(WHAT IS NEEDED): Reproduce the full listing that appears beneath this instruction exactly.

Begin RECORDS SHOWN

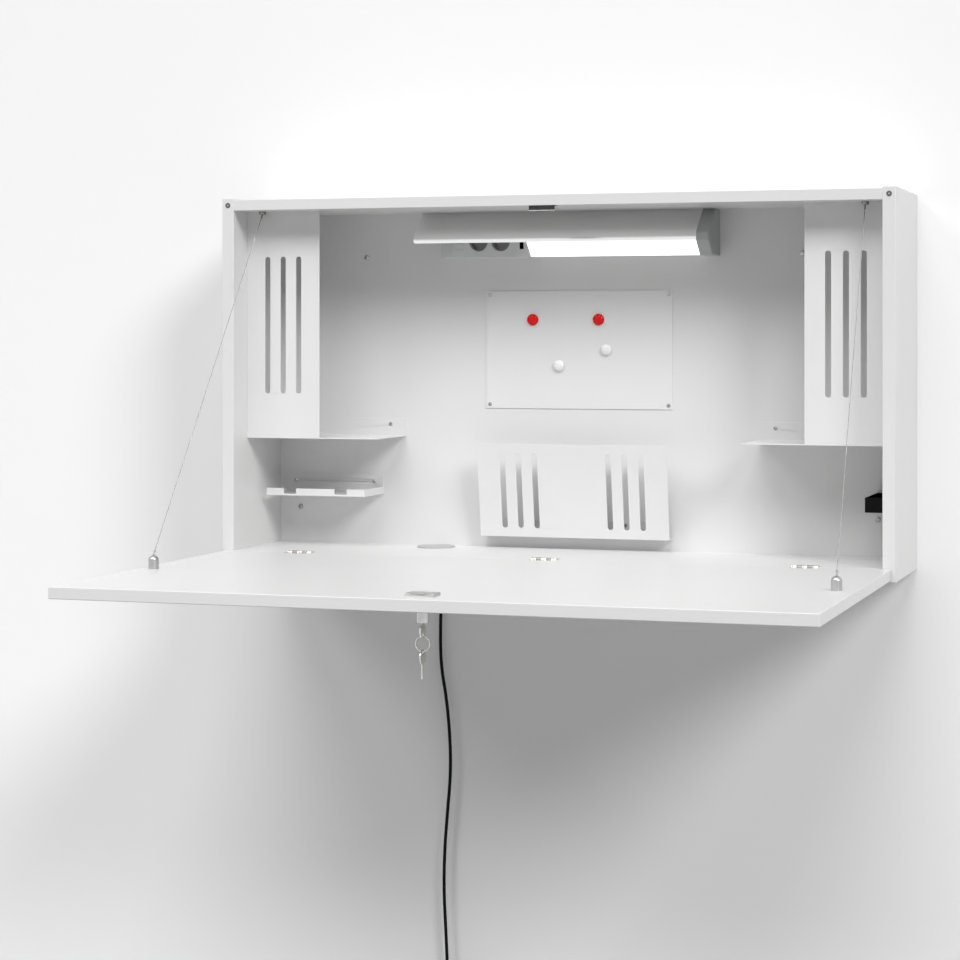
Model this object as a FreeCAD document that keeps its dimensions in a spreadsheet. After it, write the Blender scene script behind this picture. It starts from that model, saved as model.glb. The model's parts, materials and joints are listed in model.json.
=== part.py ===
"""Fold down wall desk: a shallow wall cabinet whose front flap drops to make a writing top.

Millimetres, +Z up, the room is towards -Y.  The origin lies on the wall plane, half way along the
cabinet, on the line of the upper pair of wall bolts.
"""
import FreeCAD, Part
import Sketcher
import math
import os
import re

VECTOR = FreeCAD.Vector
X_AXIS = VECTOR(1, 0, 0)
Y_AXIS = VECTOR(0, 1, 0)
Z_AXIS = VECTOR(0, 0, 1)

SIZES = {
    # cabinet
    "cabinet_width": 1200, "cabinet_height": 646, "cabinet_depth": 240,
    "side_thick": 22, "panel_thick": 19, "panel_inset": 2.5, "back_thick": 16,
    "rail_depth": 19, "rail_height": 50, "edge_radius": 1,
    "dowel_radius": 4, "dowel_length": 32, "dowel_bite": 12, "dowel_margin": 40, "dowel_gap": 0.1,
    # wall bolts
    "bolt_drop": 100, "bolt_inset": 172, "bolt_radius": 3.25,
    "lower_bolt_height": 86, "lower_bolt_inset": 40.5,
    # flap
    "flap_thick": 19, "flap_inset": 8, "joint_gap": 2, "flap_radius": 1.5,
    "buffer_radius": 4.5, "buffer_drop": 12, "buffer_depth": 8, "buffer_proud": 0.7,
    # flap hinges
    "hinge_inset": 150, "leaf_width": 45, "leaf_reach": 20, "leaf_thick": 2,
    "knuckle_radius": 3, "pin_radius": 1.5,
    "hinge_play": 0.3, "pin_play": 0.05, "recess_gap": 0.1,
    "leaf_screw_spread": 29, "leaf_screw_reach": 12.5, "leaf_screw_head": 3, "leaf_screw_shank": 1.2,
    "screw_depth": 14,
    # stays
    "post_inset": 37, "post_reach": 335, "post_radius": 8.5, "post_height": 22, "dome_radius": 7.5,
    "anchor_inset": 57.5, "anchor_reach": 45, "anchor_radius": 6, "anchor_height": 5,
    "wire_radius": 0.8,
    # lock
    "lock_left": 4.5, "lock_setback": 47, "case_width": 45, "case_length": 31, "case_bed": 12, "case_proud": 4.2,
    "cylinder_radius": 9, "cylinder_drop": 20, "plug_radius": 5, "plug_play": 0.15,
    "bolt_width": 14, "bolt_length": 24, "bolt_thick": 1.2, "bolt_lift": 2.1, "bolt_play": 0.3,
    "bow_radius": 11, "key_thick": 2, "blade_width": 7, "blade_length": 20, "key_shoulder": 1,
    "key_hole_radius": 3, "key_hole_offset": 6.5, "groove_width": 1.6, "groove_depth": 0.6,
    "ring_radius": 11, "ring_wire": 0.9, "ring_play": 0.3,
    "strike_width": 46, "strike_depth": 16, "strike_drop": 8.5, "strike_thick": 0.8,
    # pockets and brackets
    "sheet_thick": 1.5, "pocket_width": 140, "pocket_setback": 57.5, "pocket_bottom": 219,
    "pocket_flange": 20, "shelf_width": 249, "shelf_upstand": 33, "shelf_screw_inset": 29.5,
    "shelf_screw_rise": 22,
    "slot_width": 10, "slot_pitch": 30, "pocket_slot_rise": 80, "pocket_slot_drop": 80.5,
    "hook_start": 14, "hook_end": 205, "hook_height": 113, "hook_depth": 95, "hook_lip": 13,
    "hook_flange": 35, "hook_notch": 24, "hook_tab": 34, "hook_screw_inset": 18, "hook_screw_rise": 23,
    "pen_width": 42, "pen_depth": 126, "pen_height": 25, "pen_rise": 107, "pen_wall": 1.8,
    # document holder
    "holder_width": 350, "holder_rise": 43, "holder_height": 167, "holder_gap": 27.8,
    "holder_lean": 23.9, "holder_flange": 30, "holder_slot_margin": 16, "holder_group": 98,
    # magnet board
    "board_width": 347, "board_height": 211, "board_drop": 141.5, "board_screw_inset": 7,
    "magnet_radius": 10.5, "magnet_height": 7, "magnet_dome": 4,
    "head_radius": 3.5, "head_height": 1.6, "shank_radius": 2, "shank_length": 10,
    # cable grommet
    "grommet_radius": 34, "grommet_bore": 30, "grommet_flange": 2.4, "grommet_sleeve": 15,
    "grommet_wall": 2, "grommet_left": 256, "grommet_back": 75,
    "lid_radius": 31, "lid_thick": 1.4, "lid_play": 0.2,
    # lamp
    "lamp_top_reach": 31.6, "lamp_nose_reach": 84.3, "lamp_nose_drop": 57, "lamp_front_reach": 54.6,
    "lamp_drop": 81.8, "visor_thick": 2, "visor_lip": 14, "visor_bend": 26, "visor_corner": 4,
    "diffuser_thick": 4, "nose_step": 1,
    "lamp_right": 236.4, "diffuser_left": 71, "module_left": 220, "visor_left": 283,
    "cap_width": 23, "cap_radius": 5, "cap_edge": 3, "module_height": 47, "module_lean": 4.4,
    "socket_radius": 17.5, "socket_depth": 17, "socket_wall": 1.4, "socket_gap": 0.2, "socket_rise": 28,
    "socket_left": 169.7, "socket_pitch": 41.5, "pin_hole_radius": 2.6, "pin_hole_pitch": 19,
    "rocker_left": 206.4, "rocker_width": 16, "rocker_height": 11, "rocker_thick": 5,
    "rocker_rise": 20, "rocker_tilt": 6, "rocker_gap": 0.3, "rocker_swing_gap": 0.8,
    "usb_left": 88.7, "usb_width": 7.5, "usb_height": 12.5, "usb_depth": 9, "usb_rise": 20,
    # lamp lead
    "lead_radius": 3, "lead_left": 231, "lead_outlet": 28, "lead_back": 9.5,
    "gland_radius": 6.8, "gland_length": 30, "gland_neck": 5, "gland_tip": 4.6, "gland_taper": 16,
    "notch_width": 18, "notch_depth": 17, "outlet_left": 270,
    "clip_size": 15, "clip_height": 8, "clip_bore": 4, "upper_clip_left": 240.5, "lower_clip_left": 261.8,
    "upper_clip_drop": 155, "lower_clip_rise": 17,
    "coil_radius": 36, "coil_section": 7.3, "tie_bore": 7.9, "tie_radius": 9.1, "tie_height": 10,
    "relief_length": 25, "relief_radius": 4.6, "relief_flare": 9, "relief_groove": 0.8,
    "grip_radius": 15.8, "grip_length": 17, "shoulder_length": 5,
    "plug_body_radius": 18.5, "plug_length": 36, "plug_edge": 1,
    "plug_pin_radius": 2.4, "plug_pin_length": 19, "plug_pin_pitch": 19, "plug_pin_point": 1.9,
}

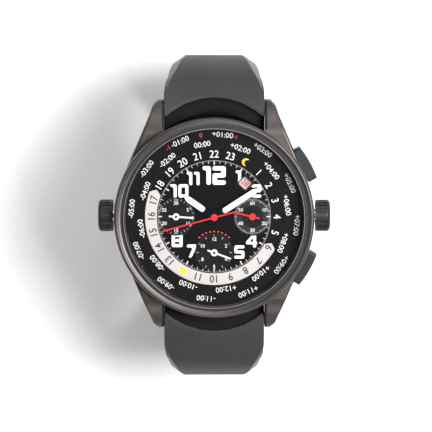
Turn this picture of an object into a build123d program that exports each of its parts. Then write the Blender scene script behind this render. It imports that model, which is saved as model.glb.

End RECORDS SHOWN

(COMPLETE RESPONSE):
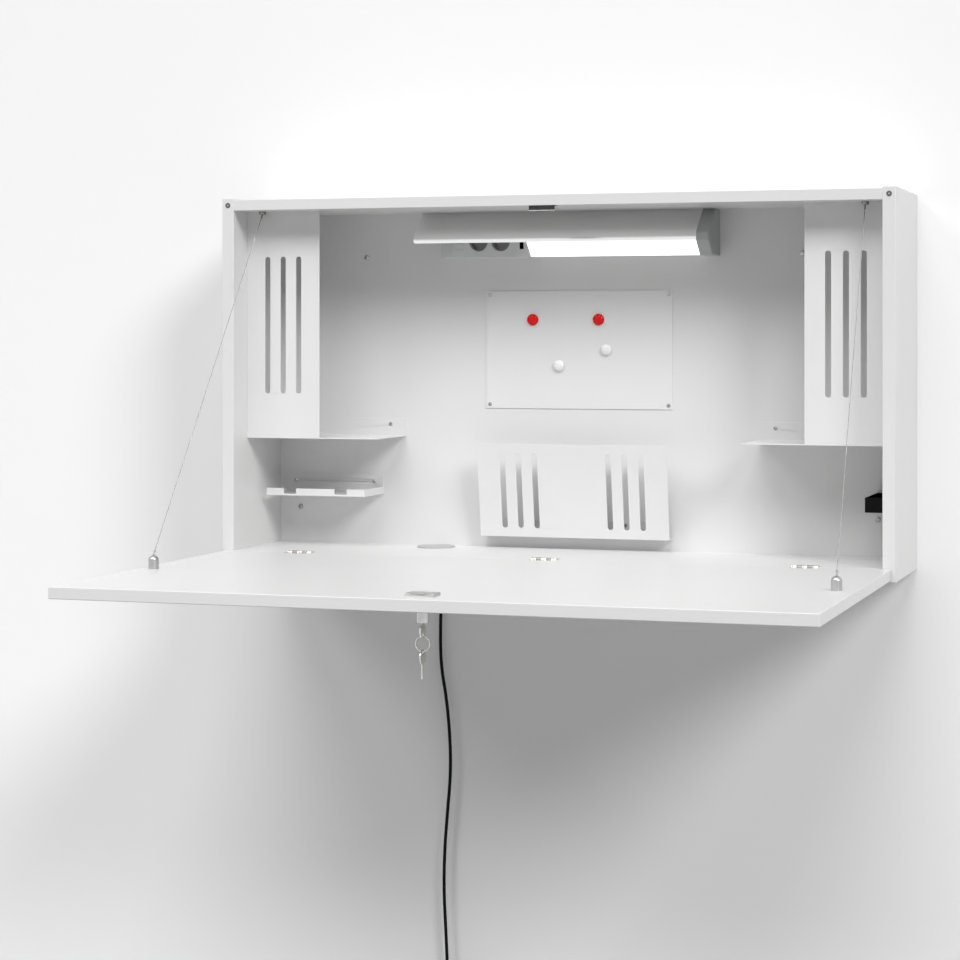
Model this object as a FreeCAD document that keeps its dimensions in a spreadsheet. After it, write the Blender scene script behind this picture. It starts from that model, saved as model.glb. The model's parts, materials and joints are listed in model.json.
=== part.py ===
"""Fold down wall desk: a shallow wall cabinet whose front flap drops to make a writing top.

Millimetres, +Z up, the room is towards -Y.  The origin lies on the wall plane, half way along the
cabinet, on the line of the upper pair of wall bolts.
"""
import FreeCAD, Part
import Sketcher
import math
import os
import re

VECTOR = FreeCAD.Vector
X_AXIS = VECTOR(1, 0, 0)
Y_AXIS = VECTOR(0, 1, 0)
Z_AXIS = VECTOR(0, 0, 1)

SIZES = {
    # cabinet
    "cabinet_width": 1200, "cabinet_height": 646, "cabinet_depth": 240,
    "side_thick": 22, "panel_thick": 19, "panel_inset": 2.5, "back_thick": 16,
    "rail_depth": 19, "rail_height": 50, "edge_radius": 1,
    "dowel_radius": 4, "dowel_length": 32, "dowel_bite": 12, "dowel_margin": 40, "dowel_gap": 0.1,
    # wall bolts
    "bolt_drop": 100, "bolt_inset": 172, "bolt_radius": 3.25,
    "lower_bolt_height": 86, "lower_bolt_inset": 40.5,
    # flap
    "flap_thick": 19, "flap_inset": 8, "joint_gap": 2, "flap_radius": 1.5,
    "buffer_radius": 4.5, "buffer_drop": 12, "buffer_depth": 8, "buffer_proud": 0.7,
    # flap hinges
    "hinge_inset": 150, "leaf_width": 45, "leaf_reach": 20, "leaf_thick": 2,
    "knuckle_radius": 3, "pin_radius": 1.5,
    "hinge_play": 0.3, "pin_play": 0.05, "recess_gap": 0.1,
    "leaf_screw_spread": 29, "leaf_screw_reach": 12.5, "leaf_screw_head": 3, "leaf_screw_shank": 1.2,
    "screw_depth": 14,
    # stays
    "post_inset": 37, "post_reach": 335, "post_radius": 8.5, "post_height": 22, "dome_radius": 7.5,
    "anchor_inset": 57.5, "anchor_reach": 45, "anchor_radius": 6, "anchor_height": 5,
    "wire_radius": 0.8,
    # lock
    "lock_left": 4.5, "lock_setback": 47, "case_width": 45, "case_length": 31, "case_bed": 12, "case_proud": 4.2,
    "cylinder_radius": 9, "cylinder_drop": 20, "plug_radius": 5, "plug_play": 0.15,
    "bolt_width": 14, "bolt_length": 24, "bolt_thick": 1.2, "bolt_lift": 2.1, "bolt_play": 0.3,
    "bow_radius": 11, "key_thick": 2, "blade_width": 7, "blade_length": 20, "key_shoulder": 1,
    "key_hole_radius": 3, "key_hole_offset": 6.5, "groove_width": 1.6, "groove_depth": 0.6,
    "ring_radius": 11, "ring_wire": 0.9, "ring_play": 0.3,
    "strike_width": 46, "strike_depth": 16, "strike_drop": 8.5, "strike_thick": 0.8,
    # pockets and brackets
    "sheet_thick": 1.5, "pocket_width": 140, "pocket_setback": 57.5, "pocket_bottom": 219,
    "pocket_flange": 20, "shelf_width": 249, "shelf_upstand": 33, "shelf_screw_inset": 29.5,
    "shelf_screw_rise": 22,
    "slot_width": 10, "slot_pitch": 30, "pocket_slot_rise": 80, "pocket_slot_drop": 80.5,
    "hook_start": 14, "hook_end": 205, "hook_height": 113, "hook_depth": 95, "hook_lip": 13,
    "hook_flange": 35, "hook_notch": 24, "hook_tab": 34, "hook_screw_inset": 18, "hook_screw_rise": 23,
    "pen_width": 42, "pen_depth": 126, "pen_height": 25, "pen_rise": 107, "pen_wall": 1.8,
    # document holder
    "holder_width": 350, "holder_rise": 43, "holder_height": 167, "holder_gap": 27.8,
    "holder_lean": 23.9, "holder_flange": 30, "holder_slot_margin": 16, "holder_group": 98,
    # magnet board
    "board_width": 347, "board_height": 211, "board_drop": 141.5, "board_screw_inset": 7,
    "magnet_radius": 10.5, "magnet_height": 7, "magnet_dome": 4,
    "head_radius": 3.5, "head_height": 1.6, "shank_radius": 2, "shank_length": 10,
    # cable grommet
    "grommet_radius": 34, "grommet_bore": 30, "grommet_flange": 2.4, "grommet_sleeve": 15,
    "grommet_wall": 2, "grommet_left": 256, "grommet_back": 75,
    "lid_radius": 31, "lid_thick": 1.4, "lid_play": 0.2,
    # lamp
    "lamp_top_reach": 31.6, "lamp_nose_reach": 84.3, "lamp_nose_drop": 57, "lamp_front_reach": 54.6,
    "lamp_drop": 81.8, "visor_thick": 2, "visor_lip": 14, "visor_bend": 26, "visor_corner": 4,
    "diffuser_thick": 4, "nose_step": 1,
    "lamp_right": 236.4, "diffuser_left": 71, "module_left": 220, "visor_left": 283,
    "cap_width": 23, "cap_radius": 5, "cap_edge": 3, "module_height": 47, "module_lean": 4.4,
    "socket_radius": 17.5, "socket_depth": 17, "socket_wall": 1.4, "socket_gap": 0.2, "socket_rise": 28,
    "socket_left": 169.7, "socket_pitch": 41.5, "pin_hole_radius": 2.6, "pin_hole_pitch": 19,
    "rocker_left": 206.4, "rocker_width": 16, "rocker_height": 11, "rocker_thick": 5,
    "rocker_rise": 20, "rocker_tilt": 6, "rocker_gap": 0.3, "rocker_swing_gap": 0.8,
    "usb_left": 88.7, "usb_width": 7.5, "usb_height": 12.5, "usb_depth": 9, "usb_rise": 20,
    # lamp lead
    "lead_radius": 3, "lead_left": 231, "lead_outlet": 28, "lead_back": 9.5,
    "gland_radius": 6.8, "gland_length": 30, "gland_neck": 5, "gland_tip": 4.6, "gland_taper": 16,
    "notch_width": 18, "notch_depth": 17, "outlet_left": 270,
    "clip_size": 15, "clip_height": 8, "clip_bore": 4, "upper_clip_left": 240.5, "lower_clip_left": 261.8,
    "upper_clip_drop": 155, "lower_clip_rise": 17,
    "coil_radius": 36, "coil_section": 7.3, "tie_bore": 7.9, "tie_radius": 9.1, "tie_height": 10,
    "relief_length": 25, "relief_radius": 4.6, "relief_flare": 9, "relief_groove": 0.8,
    "grip_radius": 15.8, "grip_length": 17, "shoulder_length": 5,
    "plug_body_radius": 18.5, "plug_length": 36, "plug_edge": 1,
    "plug_pin_radius": 2.4, "plug_pin_length": 19, "plug_pin_pitch": 19, "plug_pin_point": 1.9,
}

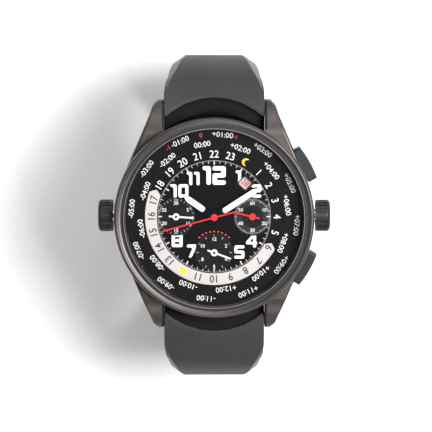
Turn this picture of an object into a build123d program that exports each of its parts. Then write the Blender scene script behind this render. It imports that model, which is saved as model.glb.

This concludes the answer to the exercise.